The workers Snowden saw preparing supplies for the exodus may have included African-American men as Union-occupied Alexandria had a growing reputation as a safe haven for self-emancipated people who would continue to flood into the city over the next couple of years.
The John A. Warner was built in 1857 as an excursion boat for passengers on the Delaware River. Like other steamers pressed into service as troop transports, it seemed too elegant for the job. The military bands that played upon departure and decorative streamers that adorned some of the vessels contributed to that feeling. When they were underway, William Snowden leaned into his description, “We have been floating slowly down the stream, and I look back on the city four miles in the distance. We are about to lie to until morning to await some unfinished arrangements of our expedition. The ponderous anchor plunges through the water and we are held fast and firm by its good chain in the hurrying tide.”
Like some other steamers that departed before them, the Warner paused overnight at the mouth of Broad Creek. It would have been a good place to wait for whatever was needed from Alexandria for their journey. Snowden noted, “Broad Bay is a wide estuary of the Potomac on the Maryland side fronting ‘Wellington,’ making the river at this point nearly 3 miles in width.” It also gave him a chance to wax poetic about the family home.

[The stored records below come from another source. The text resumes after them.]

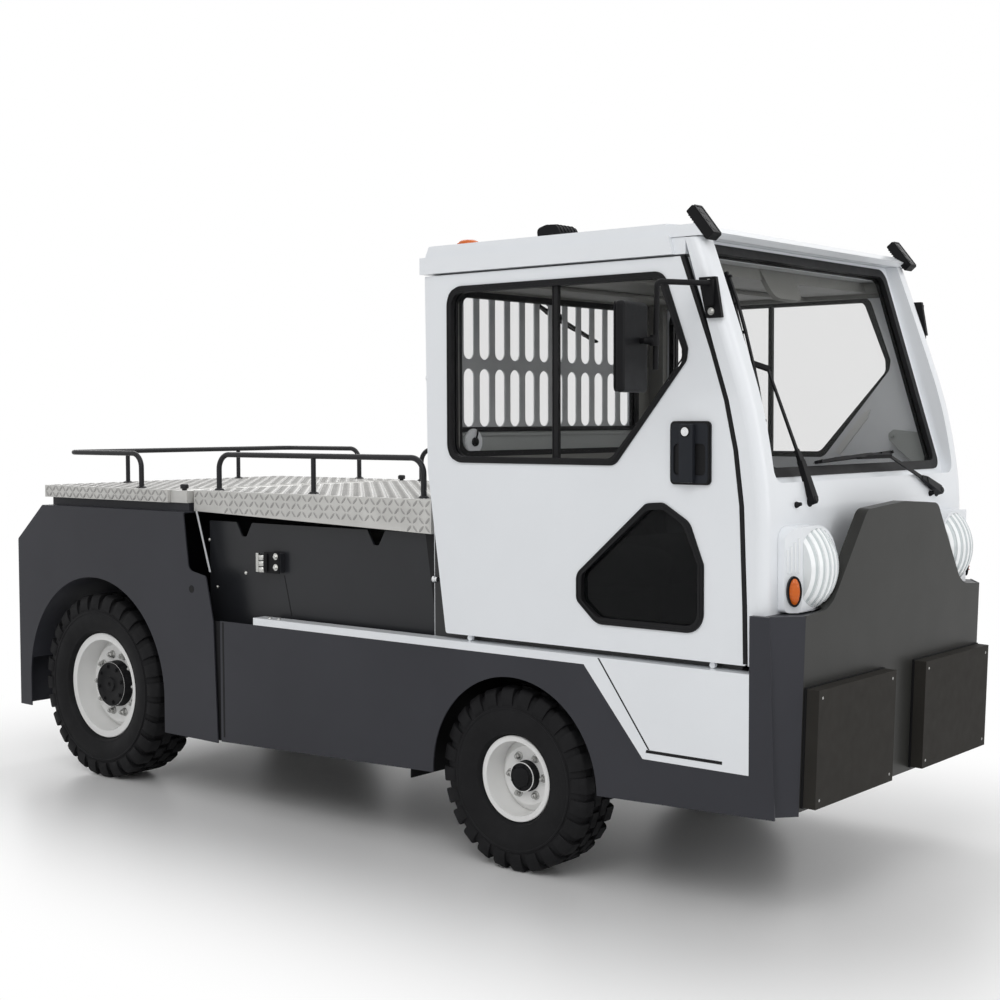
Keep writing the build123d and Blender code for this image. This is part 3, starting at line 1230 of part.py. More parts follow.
def main():
    os.makedirs("parts", exist_ok=True)
    nodes = [(name, as_solids(shape)) for name, shape in all_nodes()]
    whole = Compound([s for name, solids in nodes for s in solids]).bounding_box()
    middle = (whole.min.X + whole.max.X) / 2
    for name, solids in nodes:
        moved = [Pos(-middle, 0, 0) * s for s in solids]
        export_step(moved[0] if len(moved) == 1 else Compound(moved), f"parts/{name}.step")
    print("rear axle at x =", round(-middle, 2), "length", round(whole.max.X - whole.min.X, 1))


main()
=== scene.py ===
import bpy
import bmesh
import json
import math
from mathutils import Matrix, Vector


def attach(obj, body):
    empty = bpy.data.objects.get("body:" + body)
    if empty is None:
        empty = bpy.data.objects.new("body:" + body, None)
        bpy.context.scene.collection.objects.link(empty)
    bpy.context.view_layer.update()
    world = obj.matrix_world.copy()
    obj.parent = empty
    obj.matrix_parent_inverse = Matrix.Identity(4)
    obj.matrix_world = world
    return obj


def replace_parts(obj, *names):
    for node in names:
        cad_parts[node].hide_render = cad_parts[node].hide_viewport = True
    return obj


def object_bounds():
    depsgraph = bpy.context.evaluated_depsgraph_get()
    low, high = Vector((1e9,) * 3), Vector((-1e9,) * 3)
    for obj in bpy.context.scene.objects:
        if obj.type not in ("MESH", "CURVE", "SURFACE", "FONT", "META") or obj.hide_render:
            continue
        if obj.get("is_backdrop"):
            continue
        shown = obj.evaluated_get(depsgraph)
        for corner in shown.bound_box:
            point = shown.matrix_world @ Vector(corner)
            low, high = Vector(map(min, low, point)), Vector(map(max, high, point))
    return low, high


# Airport baggage tug, dressed over its CAD frame. Metres, in the frame of the CAD.
# Stations in the tables below are millimetres from the rear axle, as in the part's source.
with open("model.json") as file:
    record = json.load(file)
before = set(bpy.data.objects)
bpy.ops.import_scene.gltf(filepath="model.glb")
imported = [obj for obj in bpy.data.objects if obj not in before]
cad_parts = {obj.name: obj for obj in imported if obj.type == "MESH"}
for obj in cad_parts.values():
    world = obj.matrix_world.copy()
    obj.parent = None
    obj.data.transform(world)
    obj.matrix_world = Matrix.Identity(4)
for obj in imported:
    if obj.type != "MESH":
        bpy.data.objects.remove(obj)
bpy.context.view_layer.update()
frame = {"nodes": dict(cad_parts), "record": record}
nodes = frame["nodes"]
joints = {j["name"]: j for j in frame["record"]["behaviour"]["joints"]}
REAR_AXLE = joints["rear_wheel_right_spin"]["pos_m"][0]
SIDES = (("right", -1), ("left", 1))


# Materials. The places that they use are metres in the row frame.

CAB_REAR_FACE = 1.776 + REAR_AXLE
BELOW_DECK = 1.13
LOW_PANE_TOP = 1.25
LENS_EDGE = 0.463 + 0.080
FLUTE_PITCH = 0.02557


def shader(name, colour, rough, metal=0.0, gloss=0.5):
    mat = bpy.data.materials.new(name)
    mat.use_nodes = True
    tree = mat.node_tree
    bsdf = tree.nodes["Principled BSDF"]
    bsdf.inputs["Base Color"].default_value = (*colour, 1)
    bsdf.inputs["Roughness"].default_value = rough
    bsdf.inputs["Metallic"].default_value = metal
    bsdf.inputs["Specular IOR Level"].default_value = gloss
    return mat, tree, bsdf


def added(tree, kind, inputs, **settings):
    """A new node; each of its inputs gets a value or the socket that feeds it."""
    node = tree.nodes.new("ShaderNode" + kind)
    for name, value in settings.items():
        setattr(node, name, value)
    for name, value in inputs.items():
        if isinstance(value, bpy.types.NodeSocket):
            tree.links.new(value, node.inputs[name])
        else:
            node.inputs[name].default_value = value
    return node


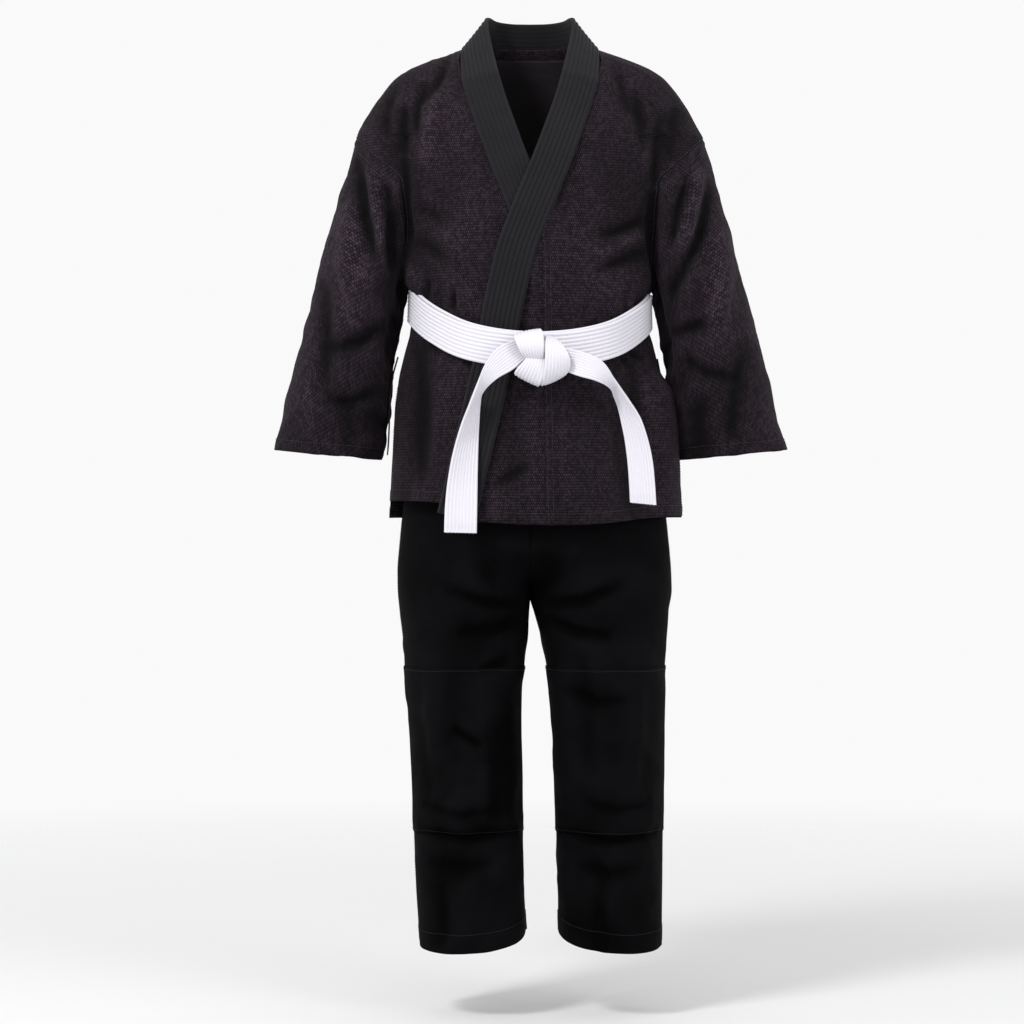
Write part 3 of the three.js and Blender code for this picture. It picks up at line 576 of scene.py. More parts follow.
class Panel:
    """The outer face of a piece of cloth, as a grid of points with cloth coordinates."""

    def __init__(self, points, uv, outward=None, closed=False, painted_light=None):
        self.points, self.uv, self.outward, self.closed = points, uv, outward, closed
        # Painted light and shade at each point, from 0 (darkest) to 1 (lightest).
        self.painted_light = painted_light

    def normals(self):
        return cloth_normals(self.points, self.outward, self.closed)

    def push(self, amount):
        self.points = self.points + self.normals() * amount[..., None]
        return self

    def opened(self):
        """The same closed cloth with its first column again at the end, to sew across."""
        return Panel(joined(self.points), joined(self.uv), joined(self.outward))

    def at(self, row, col, lift=0.0):
        """Points at shares of the way down (row) and across (col), each from 0 to 1."""
        rows, cols = self.points.shape[:2]
        row, col = np.broadcast_arrays(np.asarray(row, float), np.asarray(col, float))
        r = np.clip(row * (rows - 1), 0, rows - 1.001)
        c = np.clip(col * (cols - 1), 0, cols - 1.001)
        i, j = r.astype(int), c.astype(int)
        u, v = (r - i)[:, None], (c - j)[:, None]
        face = self.points + self.normals() * lift
        return ((face[i, j] * (1 - u) + face[i + 1, j] * u) * (1 - v)
                + (face[i, j + 1] * (1 - u) + face[i + 1, j + 1] * u) * v)

    def level(self, gap, lift=0.0, first=0.0, last=1.0, count=200):
        """A line across the cloth, gap metres above its low edge."""
        rows, cols = self.points.shape[:2]
        col = np.linspace(first, last, count)
        row = []
        for c in col:
            run = self.uv[:, int(round(c * (cols - 1))), 1]
            row.append(np.interp(run[-1] - gap, run, np.arange(rows)) / (rows - 1))
        return self.at(np.array(row), col, lift)

    def beside(self, col_edge, gap, lift=0.0, first=0.0, last=1.0, count=200):
        """A line down the cloth, gap metres in from its first (0) or last (1) column."""
        rows, cols = self.points.shape[:2]
        steps = np.linalg.norm(np.diff(self.points, axis=1), axis=2)
        run = np.concatenate([np.zeros((rows, 1)), np.cumsum(steps, axis=1)], axis=1)
        if col_edge:
            run = run[:, -1:] - run
        share = np.array([np.interp(gap, *(run[i], np.arange(cols))) if not col_edge else
                          np.interp(gap, run[i, ::-1], np.arange(cols)[::-1])
                          for i in range(rows)]) / (cols - 1)
        row = np.linspace(first, last, count)
        return self.at(row, np.interp(row, np.linspace(0, 1, rows), share), lift)

    def share_down(self, col, depth):
        """The share of the way down a column at which it passes a depth under the neck."""
        return float(np.interp(depth, -self.points[:, col, 2],
                               np.linspace(0, 1, len(self.points))))

    def shell(self, name, thickness, material):
        return cloth_shell(name, self.points, thickness, self.uv, material, self.closed,
                           self.outward, self.painted_light)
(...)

“Just opposite on the Virginia shore, and but a short distance from our anchorage, is ‘Wellington,’ our Virginia home. From its commanding elevation it seems to greet me, and I am glad to view its dearly cherished localities once more. The sloping lawn is green down to the water’s edge, and the great walnuts and oaks, with their buds fast swelling into foliage, stand like sentinels in its green expanse; and the ‘great porch,’ where in summer and autumn in happier days agone, I have passed so many genial hours in reading, or in converse with good, kind friends, or in watching alone the floating clouds and the sails on the river, looks just as inviting and pleasant as ever to my longing sight.”
We don’t have to work hard to imagine what he saw. Wellington still sits on its commanding elevation 160 springs later. At least one of his arboreal “sentinels” is still there–a Black Walnut that perhaps was not quite as large and lonely at that time. The house and porch were updated in an early twentieth-century transformation of the property into a country estate, but I feel confident that Snowden could easily recognize his old home.
These sights stood out “prominently and temptingly” to Snowden and before long, two officers were with him in a yawl boat swinging away from the Warner. “It is already dark and the lights are lighted in the ‘old mansion.’ A knock at the door is quickly answered and we are kindly welcomed. Our coming is a pleasant surprise. The good folks tell us they were sure we would not go on the expedition before paying a visit. It is not long before we are summoned to a grateful repast served up in a very different style from that of the usual soldier’s mess.”
They chat late into the night and then head back to their vessel. Snowden reflects on what lies ahead and whether this will be his last visit. “I am hopeful and look with no misgivings into the future. As in all my life before, all is bright and rose-colored in that sky that spans for me the days that are to come after these troublous times in which blood may flow and many graves be made in far off and strange places and many homes be made sorrowful and desolate.”
The next morning Snowden records, “From a refreshing sleep I rise at the drum call, and look first toward the home on the hill. The sun is up and shining brightly over the placid stream, and it gives a beauty to the ‘old mansion’ and its surroundings, it almost transfigures them to my yearning eye. How much I should regret if I had not gone ashore last evening, and once more said ‘good bye’ to the folks I am leaving….But we are weighing anchor, and as we steam away, the inmates of ‘Wellington’ wave to us a parting.”
The future was not quite as rose-colored as the romantic Snowden had foreseen. He did eventually make it back to his family and his home at Wellington after some hardship as a Confederate prisoner. Perhaps as a reward, the “days after those ‘troublous times’” stretched for decades. He saw the the establishment of the Mount Vernon District in Fairfax County, the creation of public schools and the arrival of the electric railway along the Potomac to Mount Vernon. Snowden continued to write expressively, most notably a guide for that same railway, lauding the history and scenery around his home and the post office he founded, which he named Andalusia and Arcturus, respectively. His neighbors and those that came after them called him “Captain” as a sign of respect, many not realizing that it was a rank he had earned in his service to the Union Army. When William Snowden’s end came in 1908 at the age of 84, he was laid to rest at Arlington Cemetery.